2017 featured a free pass for conservative Justice Ziegler, and in 2018 conservatives failed to identify a viable option. Conservatives didn’t make the same mistake in 2019. Instead, they immediately coalesced behind the candidacy of Brian Hagedorn, a Walker appointee to the Waukesha-based District II Court of Appeals.

A former legal counsel to Walker who helped the governor navigate the legal landmines following the passage of Act 10, Hagedorn was no stranger to Wisconsin’s partisan battles. Thankfully, he leaned on this experience to deflect everything that was thrown at him during his run for Supreme Court.

Not satisfied with attacking his judicial philosophy or even his connection to the governor, Wisconsin leftists attacked Hagedorn’s family, going so far as to attack his wife for starting a Christian school. They even began attacking the families who dared send their children to the school.

Once again, the Wisconsin grassroots stood its ground and delivered a win as significant as the Walker recall win. While many historical allies abandoned Hagedorn when he dared to stand up for his personal Christian beliefs, it was the grassroots who stood alongside him.

Kelly’s Opponent Pledges Judicial Activism

This year, grassroots conservatives will once again be called upon to carry the torch of judicial independence. When I began my legal career 11 years ago at one of Milwaukee’s large business law firms, I was told I needed to introduce myself to this Dan Kelly guy. I’m glad I did. Justice Kelly is a man of integrity who has a passion for the law.

Over the next several weeks, he is going face an onslaught of personal negative attacks.

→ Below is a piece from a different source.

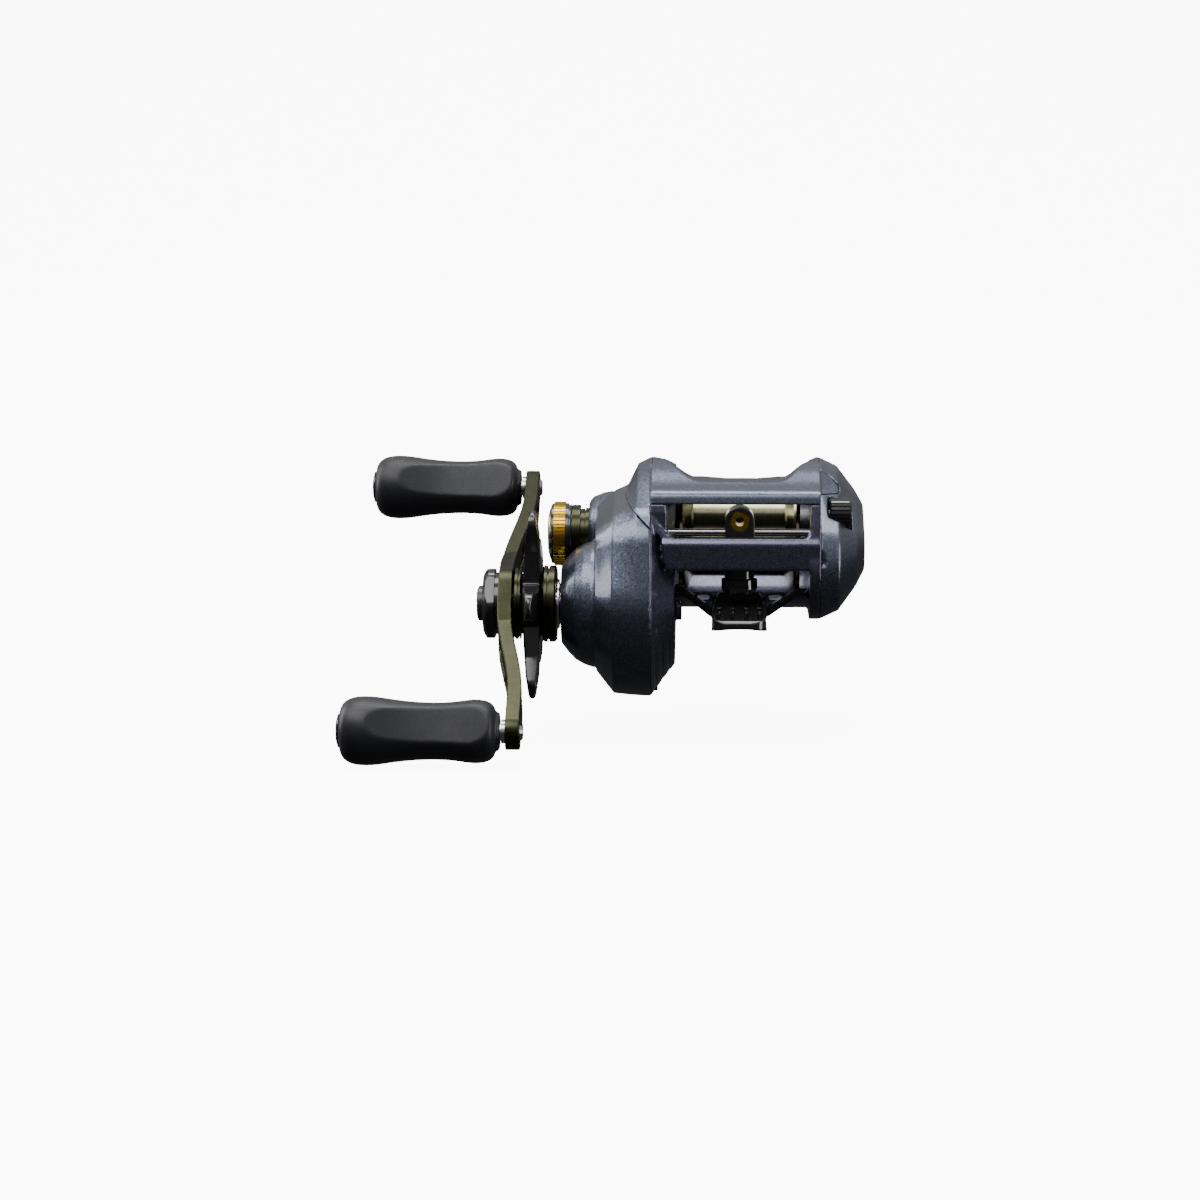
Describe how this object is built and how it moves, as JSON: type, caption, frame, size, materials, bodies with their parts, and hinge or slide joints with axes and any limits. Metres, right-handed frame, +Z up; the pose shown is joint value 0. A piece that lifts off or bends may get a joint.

With the Democratic presidential primary falling on the same day as the spring Supreme Court election, his opponent has left little doubt she will tie herself to leftist primary voters.

Since joining the race, instead of engaging with Kelly in a substantive manner, she has resorted to simply labelling him, and presumably his colleagues on the Supreme Court, as corrupt. On judicial philosophy, Karofsky hopes to be a social justice warrior. Despite acknowledging she can’t write laws, in December she told a gathering of University of Wisconsin students “we need to reform the criminal justice system in the State of Wisconsin.”

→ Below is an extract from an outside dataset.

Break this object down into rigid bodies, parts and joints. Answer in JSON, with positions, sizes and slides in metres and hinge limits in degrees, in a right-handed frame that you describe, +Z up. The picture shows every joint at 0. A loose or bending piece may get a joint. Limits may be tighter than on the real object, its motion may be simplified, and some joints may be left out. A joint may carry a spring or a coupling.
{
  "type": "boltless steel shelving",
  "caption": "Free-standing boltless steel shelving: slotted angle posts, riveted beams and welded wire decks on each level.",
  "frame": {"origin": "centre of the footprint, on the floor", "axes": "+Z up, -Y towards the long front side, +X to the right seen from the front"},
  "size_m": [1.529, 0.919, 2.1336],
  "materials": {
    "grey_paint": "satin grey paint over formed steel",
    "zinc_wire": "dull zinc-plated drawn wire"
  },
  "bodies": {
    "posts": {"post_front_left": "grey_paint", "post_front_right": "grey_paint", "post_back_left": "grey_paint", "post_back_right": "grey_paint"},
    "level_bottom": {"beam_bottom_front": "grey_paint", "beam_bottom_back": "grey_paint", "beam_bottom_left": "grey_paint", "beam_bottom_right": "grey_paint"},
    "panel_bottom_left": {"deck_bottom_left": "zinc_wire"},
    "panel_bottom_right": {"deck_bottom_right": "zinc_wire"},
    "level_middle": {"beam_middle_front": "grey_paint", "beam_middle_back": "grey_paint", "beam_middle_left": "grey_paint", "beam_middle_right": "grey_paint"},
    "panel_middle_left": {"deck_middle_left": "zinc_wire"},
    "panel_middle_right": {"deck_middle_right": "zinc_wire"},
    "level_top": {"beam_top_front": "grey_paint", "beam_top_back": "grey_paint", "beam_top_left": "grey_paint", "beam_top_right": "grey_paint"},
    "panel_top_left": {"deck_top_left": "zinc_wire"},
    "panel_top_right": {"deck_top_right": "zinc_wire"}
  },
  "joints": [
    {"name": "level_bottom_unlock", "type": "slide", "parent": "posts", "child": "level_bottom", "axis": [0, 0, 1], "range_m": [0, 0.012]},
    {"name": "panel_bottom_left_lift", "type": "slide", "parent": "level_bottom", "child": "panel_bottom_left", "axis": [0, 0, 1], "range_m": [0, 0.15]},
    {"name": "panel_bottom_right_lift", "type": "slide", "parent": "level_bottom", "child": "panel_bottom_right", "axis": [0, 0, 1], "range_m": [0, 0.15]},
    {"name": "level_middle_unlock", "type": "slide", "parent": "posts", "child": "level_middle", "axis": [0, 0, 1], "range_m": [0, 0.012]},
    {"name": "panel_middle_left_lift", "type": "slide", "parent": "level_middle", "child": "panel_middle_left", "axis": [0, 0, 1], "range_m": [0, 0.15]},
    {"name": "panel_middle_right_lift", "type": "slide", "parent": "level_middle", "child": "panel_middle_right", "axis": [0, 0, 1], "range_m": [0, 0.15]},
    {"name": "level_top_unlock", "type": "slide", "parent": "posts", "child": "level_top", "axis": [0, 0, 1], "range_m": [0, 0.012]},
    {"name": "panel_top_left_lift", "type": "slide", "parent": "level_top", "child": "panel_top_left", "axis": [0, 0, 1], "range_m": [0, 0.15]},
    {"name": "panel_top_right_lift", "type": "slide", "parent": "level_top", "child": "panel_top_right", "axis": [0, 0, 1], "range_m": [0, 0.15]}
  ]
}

When running for the bench in 2017, she proudly proclaimed, “Anyone who knows me knows that I am not one to sit idly and silently by in the face of a social wrong. I will advocate for social justice issues and against wrongs I see in court or other procedures.”

Karofsky just doesn’t talk the lefty talk, she walks it. In March 2019, despite the wishes of a victim’s family and the leftist Dane County district attorney, Judge Karofsky couldn’t get herself to impose a life sentence on a man convicted of murdering another man, wrapping his body in a rug, and thoughtfully storing him in a rural storage garage.

Instead, Judge Karofsky lectured the victim’s family at the April sentencing hearing: “I know some of you wanted the maximum sentence in this case, and were I sitting in your seat, I would want the exact same thing, too. You don’t have to like this sentence or agree with the sentence. The reason behind my sentence is because Mr. Lieske would be 81 years old at the time that he would be eligible for extended supervision.”

Kelly Stands for the Rule of Law

Unlike his opponent, Kelly doesn’t pay lip service to the notion that as a justice he doesn’t write laws. In his opinions, he painfully lays out the framework by which statutes must be interpreted and applied, following the precedent established by then-Justice Diane Sykes in Kalal.

As in the last decade, the Wisconsin conservative grassroots will be asked to step up in the defense of a constitutionally sound interpretation of the proper role of a justice.

This also means closely guarding the prerogative of the judicial branch to say what the law is. No decision captures Kelly’s judicial philosophy better than Tetra Tech, a decision upending the doctrine of administrative deference. There, Justice Kelly explained, “Allowing an administrative agency to authoritatively interpret the law raises the possibility that our deference doctrine has allowed some part of the state’s judicial power to take up residence in the executive branch of government.”

He went on, citing to Federalist No. 47, “We must be assiduous in patrolling the borders between the branches. This is not just a practical matter of efficient and effective government. We maintain this separation because it provides structural protection against depredations on our liberties. The Framers of the United States Constitution understood that ‘[t]he accumulation of all powers legislative, executive and judiciary in the same hands, whether of one, a few or many, . . . may justly be pronounced the very definition of tyranny.’”

If that weren’t enough, he quoted the following from U.S. Supreme Court Justice Antonin Scalia: “The purpose of the separation and equilibration of powers in general was not merely to assure effective government but to preserve individual freedom.”

The contrast between Justice Kelly and his opponent could not be clearer. While his opponent hopes to bring her focus on social justice to the Supreme Court, Justice Kelly wishes to “assiduously patrol the borders between the branches.” As Milwaukee talk radio host Dan O’Donnell has explained, the race represents the simple difference between activism and principle.

As in the last decade, the Wisconsin conservative grassroots will be asked to step up in the defense of a constitutionally sound interpretation of the proper role of a justice. They also will be asked to stand athwart a likely wave of Democratic presidential primary voters and national special interests hoping to rebuild the Midwestern “blue wall” that crumbled in 2016.

If past Wisconsin Supreme Court elections serve as any guide, Justice Kelly will have a real shot at preserving the 5-2 conservative majority on the state Supreme Court while sending a clear signal of what lies ahead this fall.